La robe du brochet aquitain est le premier critère pour le pêcheur qui veut le différencier.
Crédit photo : Lilian Haristoy

Éviter l’hybridation

Ces prélèvements de poisson permettent aussi de réaliser des études génétiques afin de déterminer de façon sûre si le brochet est un brochet aquitain, un brochet commun ou un hybride. Ces suivis par pêches électriques depuis plusieurs années ont également permis de mettre en évidence certaines populations uniquement constituées de brochet aquitain. L’enjeu pour ces populations est de ne pas être « polluées » par le brochet commun au risque de s’hybrider et de perdre la souche du brochet aquitain. Le travail de veille de la part de la fédération de pêche des Landes sera primordial dans l’avenir si l’espèce brochet aquitain veut survivre à certains déversements de brochets communs. Jérémy Hanin, responsable développement à la fédération de pêche des Landes, travaille dans ce sens en développant également certains parcours no-kill pour le brochet sur des secteurs où le brochet aquitain est dominant, voire l’unique espèce de brochet présente. Vincent Renard est en relation permanente avec la fédération de chasse des Landes afin de gérer au mieux les territoires humides et la gestion hydraulique de milieux propices au brochet aquitain.

Quel avenir pour cette espèce patrimoniale ?

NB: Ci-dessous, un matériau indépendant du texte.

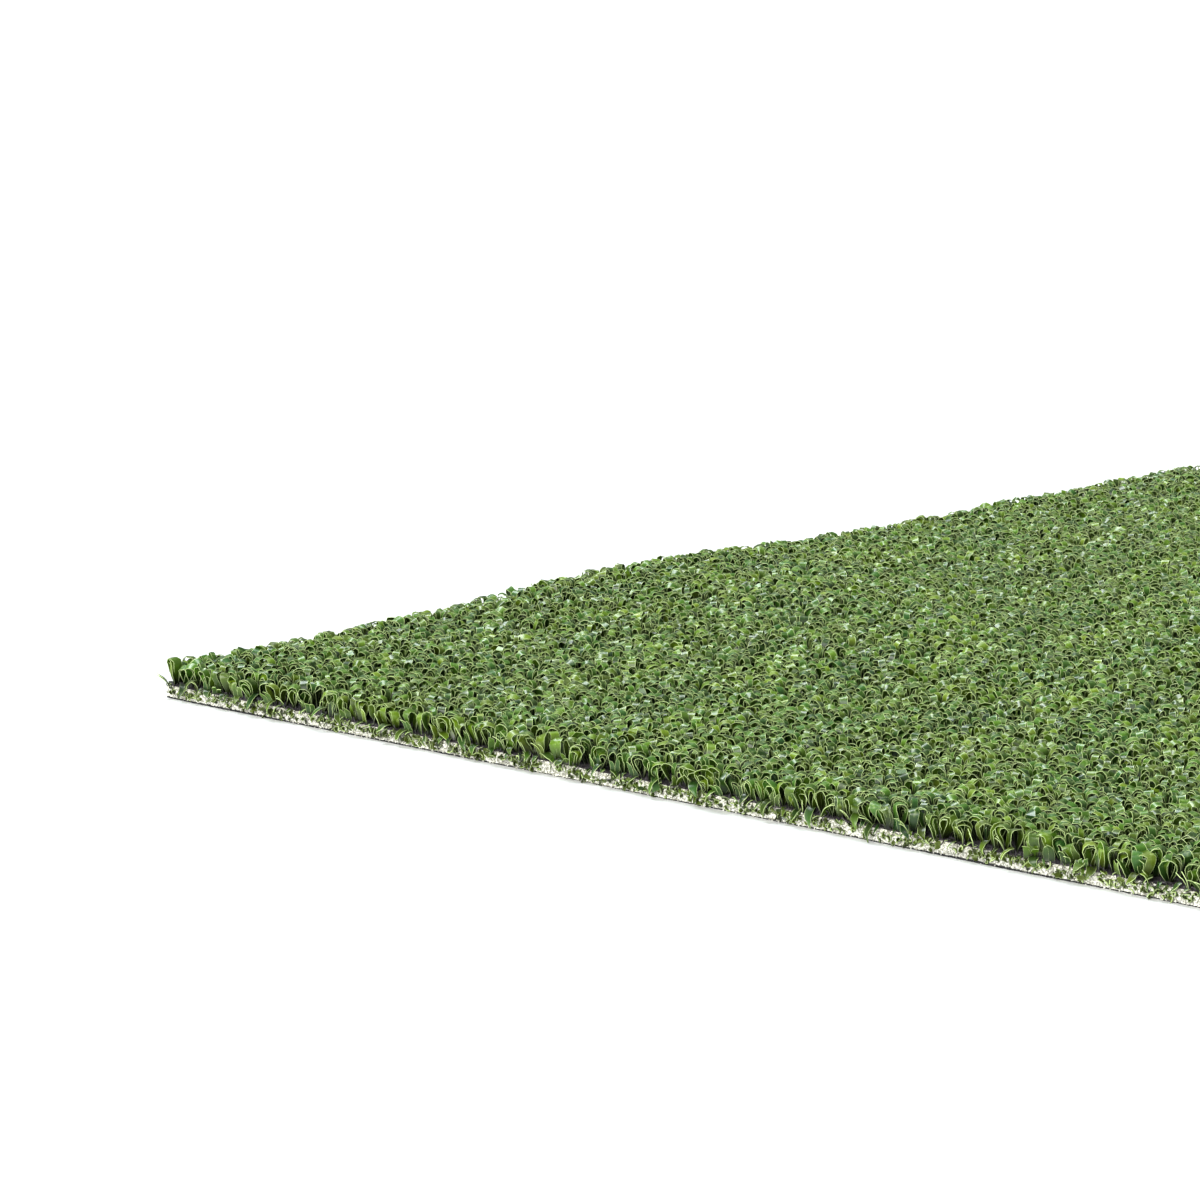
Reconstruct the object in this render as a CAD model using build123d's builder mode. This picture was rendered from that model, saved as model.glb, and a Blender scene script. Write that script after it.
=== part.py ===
from build123d import *

import os

os.makedirs("parts", exist_ok=True)

# A golf hitting mat, lying flat with its pile upwards. The long side is along X and the short
# side along Y. The origin is the middle of the underside. All sizes are in millimetres.

inch = 25.4

# Plan size of the mat, cut square through every layer.
mat_length = 48 * inch
mat_width = 36 * inch

# Thickness of each layer, from the floor up.
base_thickness = 0.8
foam_thickness = 4.6
coat_thickness = 1.8
backing_thickness = 0.8
pile_height = 14.0

# The pile is tufted in rows along Y. Each row is one continuous tape yarn, looped up and down
# through the backing, and it stands here as a wall as thick as the tape is wide. The walls of
# a group share a low foot, where neighbouring loops crowd together on the backing.
row_gauge = inch / 4
row_thickness = 5.0
row_crown = 2.2
foot_height = 2.0
rows_per_group = 8
row_groups = round(mat_length / row_gauge / rows_per_group)

# Heights at which the layers meet.
foam_bottom = base_thickness
coat_bottom = foam_bottom + foam_thickness
backing_bottom = coat_bottom + coat_thickness
pile_bottom = backing_bottom + backing_thickness


# Base cloth: the thin black film-backed cloth that lies on the floor.
with BuildPart() as base_cloth:
    with BuildSketch(Plane.XY):
        Rectangle(mat_length, mat_width)
    extrude(amount=base_thickness)
base_cloth.part.label = "base_cloth"
export_step(base_cloth.part, "parts/base_cloth.step")


# Foam pad: the cream cushion that takes the blow of the club.
with BuildPart() as foam_pad:
    with BuildSketch(Plane.XY.offset(foam_bottom)):
        Rectangle(mat_length, mat_width)
    extrude(amount=foam_thickness)
foam_pad.part.label = "foam_pad"
export_step(foam_pad.part, "parts/foam_pad.step")


# Latex coat: the cream bond that locks the back stitches of the tufts and holds the pad on.
with BuildPart() as latex_coat:
    with BuildSketch(Plane.XY.offset(coat_bottom)):
        Rectangle(mat_length, mat_width)
    extrude(amount=coat_thickness)
latex_coat.part.label = "latex_coat"
export_step(latex_coat.part, "parts/latex_coat.step")


# Primary backing: the black woven cloth that the loops are tufted through.
with BuildPart() as primary_backing:
    with BuildSketch(Plane.XY.offset(backing_bottom)):
        Rectangle(mat_length, mat_width)
    extrude(amount=backing_thickness)
primary_backing.part.label = "primary_backing"
export_step(primary_backing.part, "parts/primary_backing.step")


# Tuft rows: each group is a run of neighbouring rows, side by side along X.
group_length = rows_per_group * row_gauge

for group in range(row_groups):
    group_middle = -mat_length / 2 + (group + 0.5) * group_length
    group_name = f"tuft_rows_{group + 1:02d}"
    with BuildPart() as tuft_rows:
        with BuildSketch(Plane((group_middle, 0, pile_bottom))):
            Rectangle(group_length, mat_width)
        extrude(amount=foot_height)
        with BuildSketch(Plane((group_middle, 0, pile_bottom + foot_height))):
            with GridLocations(row_gauge, 0, rows_per_group, 1):
                Rectangle(row_thickness, mat_width)
        extrude(amount=pile_height - foot_height)
        row_tops = tuft_rows.edges().filter_by(Axis.Y).group_by(Axis.Z)[-1]
        fillet(row_tops, radius=row_crown)
    tuft_rows.part.label = group_name
    export_step(tuft_rows.part, f"parts/{group_name}.step")
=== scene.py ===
import math
from collections import namedtuple

import bpy
import numpy as np
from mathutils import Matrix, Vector


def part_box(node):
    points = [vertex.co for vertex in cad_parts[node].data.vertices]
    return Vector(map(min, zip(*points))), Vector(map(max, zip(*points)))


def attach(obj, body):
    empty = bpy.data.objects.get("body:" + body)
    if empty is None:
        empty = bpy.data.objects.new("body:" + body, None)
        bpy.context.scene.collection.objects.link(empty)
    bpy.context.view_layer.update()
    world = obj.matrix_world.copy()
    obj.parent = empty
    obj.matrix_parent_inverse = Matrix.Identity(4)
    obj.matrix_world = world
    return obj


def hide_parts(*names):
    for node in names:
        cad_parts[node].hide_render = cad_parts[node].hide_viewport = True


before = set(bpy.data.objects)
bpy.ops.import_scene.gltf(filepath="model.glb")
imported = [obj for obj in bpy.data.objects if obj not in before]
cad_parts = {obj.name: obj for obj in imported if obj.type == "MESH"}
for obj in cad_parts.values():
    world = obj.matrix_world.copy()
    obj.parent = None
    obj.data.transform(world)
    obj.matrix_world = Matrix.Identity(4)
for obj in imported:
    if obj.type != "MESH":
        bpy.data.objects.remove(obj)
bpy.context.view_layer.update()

# The looks of a golf hitting mat: green tape loops in a black woven backing, on a cream latex
# and foam cushion with a thin black base cloth. Sizes are in metres, in the frame's own axes,
# unless a comment says mm.

MM = 0.001
rng = np.random.default_rng(20)


# ---------------------------------------------------------------- places taken from the frame

base_low, base_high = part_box("base_cloth")
foam_low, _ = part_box("foam_pad")
_, coat_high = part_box("latex_coat")
_, backing_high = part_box("primary_backing")
first_low, first_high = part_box("tuft_rows_01")

ROWS_PER_GROUP = 8
groups = sorted(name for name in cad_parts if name.startswith("tuft_rows_"))
row_gauge = (first_high.x - first_low.x) / ROWS_PER_GROUP
mat_low = np.array([base_low.x, base_low.y])
mat_high = np.array([base_high.x, base_high.y])
mat_length, mat_width = mat_high - mat_low
stitch_count = round(mat_width / row_gauge)
stitch_pitch = mat_width / stitch_count
pile_bottom = backing_high.z
pile_height = first_high.z - pile_bottom


# ---------------------------------------------------------------- camera

view_heading = math.radians(42.5)
view_pitch = math.radians(10.45)
view_height = 0.509
corner_ahead = 2.454
corner_right = -0.2465
view_lens = 132.0

ahead = np.array([math.cos(view_heading), math.sin(view_heading)])
right = np.array([ahead[1], -ahead[0]])
corner = np.array([mat_low[0], mat_high[1]])
eye_place = corner - ahead * corner_ahead - right * corner_right

camera_data = bpy.data.cameras.new("camera")
camera_data.lens = view_lens
camera_data.sensor_width = 36.0
camera_data.clip_end = 100.0
camera = bpy.data.objects.new("camera", camera_data)
camera.location = (eye_place[0], eye_place[1], view_height)
camera.rotation_euler = (math.pi / 2 - view_pitch, 0, view_heading - math.pi / 2)
bpy.context.scene.collection.objects.link(camera)
bpy.context.scene.camera = camera


# ---------------------------------------------------------------- node helpers

def new_material(name):
    """A material with an empty tree but for its Principled shader, and that shader."""
    material = bpy.data.materials.new(name)
    material.use_nodes = True
    return material, material.node_tree.nodes["Principled BSDF"]


def link(material, source, socket):
    material.node_tree.links.new(source, socket)


def add_node(material, kind, *sources, **settings):
    """A new node whose first inputs take the sources, which are sockets or plain values."""
    made = material.node_tree.nodes.new(kind)
    for name, value in settings.items():
        setattr(made, name, value)
    for socket, source in zip(made.inputs, sources):
        if isinstance(source, bpy.types.NodeSocket):
            link(material, source, socket)
        elif source is not None:
            socket.default_value = source
    return made


def maths(material, operation, *sources):
    return add_node(material, "ShaderNodeMath", *sources, operation=operation).outputs[0]


def ramp(material, factor, stops):
    """A colour ramp through stops of (place, colour)."""
    made = add_node(material, "ShaderNodeValToRGB", factor)
    elements = made.color_ramp.elements
    while len(elements) < len(stops):
        elements.new(1.0)
    for element, (place, colour) in zip(elements, stops):
        element.position = place
        element.color = (*colour, 1.0)
    return made.outputs["Color"]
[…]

C’est une très grande chance que d’avoir une nouvelle espèce de brochet en France et de pouvoir l’étudier et la préserver. Si le brochet aquitain a survécu jusqu’à nos jours, c’est grâce à la présence de certains milieux naturels préservés qui ont pu conserver leur fonctionnement. Le travail main dans la main entre la fédération de pêche des Landes et de la fédération de chasse des Landes permet de conserver certains milieux humides en bon état et favorise le développement du brochet aquitain. Ce travail sur l’habitat du brochet profite également à un très grand nombre d’espèces de poissons et permet ainsi de limiter le déversement de poissons issus de pisciculture pour la pêche. L’enjeu à venir est de préserver la génétique des populations de brochets aquitains et d’éviter l’hybridation avec Esox lucius. Bien sûr, une espèce endémique quelle qu’elle soit est aujourd’hui souvent vulnérable ou en danger en raison d’un grand nombre de menaces (anthropiques la plupart du temps) qui planent sur elle. Le travail remarquable qui a déjà été entrepris et celui qui va être effectué laisse présager un bel avenir pour ce poisson venu des âges glacés et d’une époque où les mammouths foulaient le sol de notre territoire.